A new study by two economists gives Americans a C-minus in financial literacy. A large percentage have a partial or incomplete understanding of personal money management.
The economists, from Dartmouth College and the University of Pennsylvania, asked:
"Suppose you had $100 in a savings account and the interest rate was 2 percent per year. After five years, how much do you think you would have in the account if you left the money to grow -- more than $102, exactly $102 or less than $102?
"Imagine that the interest rate on your savings account was 1 percent per year and inflation was 2 percent per year. After one year, would you be able to buy more than, exactly the same as or less than today with the money in this account?
"Do you think that this statement is true or false: Buying a single company stock usually provides a safer return than a stock mutual fund."

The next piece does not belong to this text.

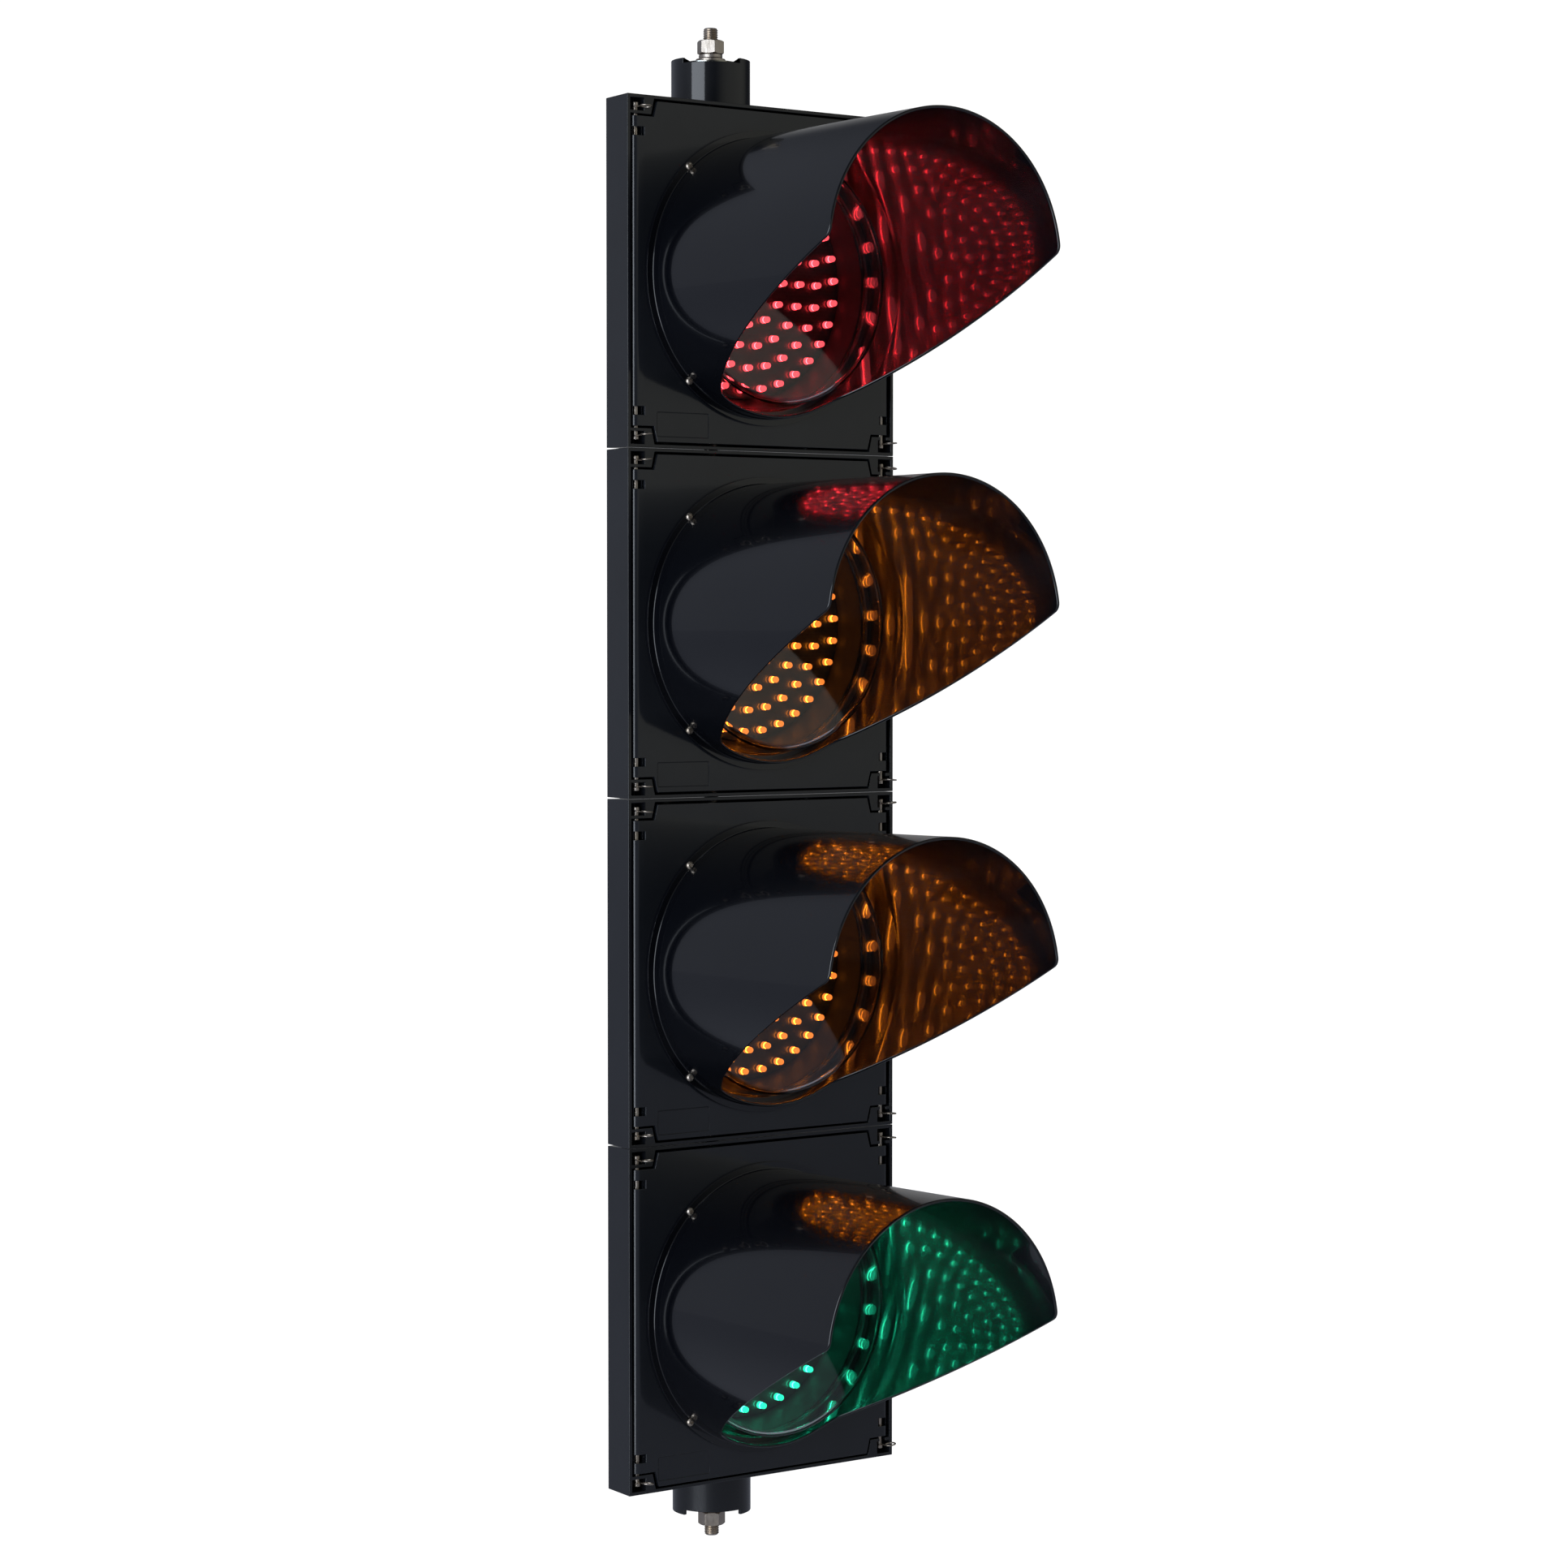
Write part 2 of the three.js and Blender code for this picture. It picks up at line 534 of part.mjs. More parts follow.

Just half of respondents were able to answer the first two questions correctly (more than and less than, respectively). Fewer than a third answered all three correctly (the answer to the third question: false).
Some people have a put-it-on-my-tab attitude toward loans, but no understanding of interest rates. Others are victimized by sales people who get them to focus on the monthly payment, while they lose track of total cost.
Yet The Los Angeles Times reports that many between the ages of 20 and 30 have given up on credit cards. That's a good sign. On at least one key issue of financial literacy, they clearly see the hunters and the hunted.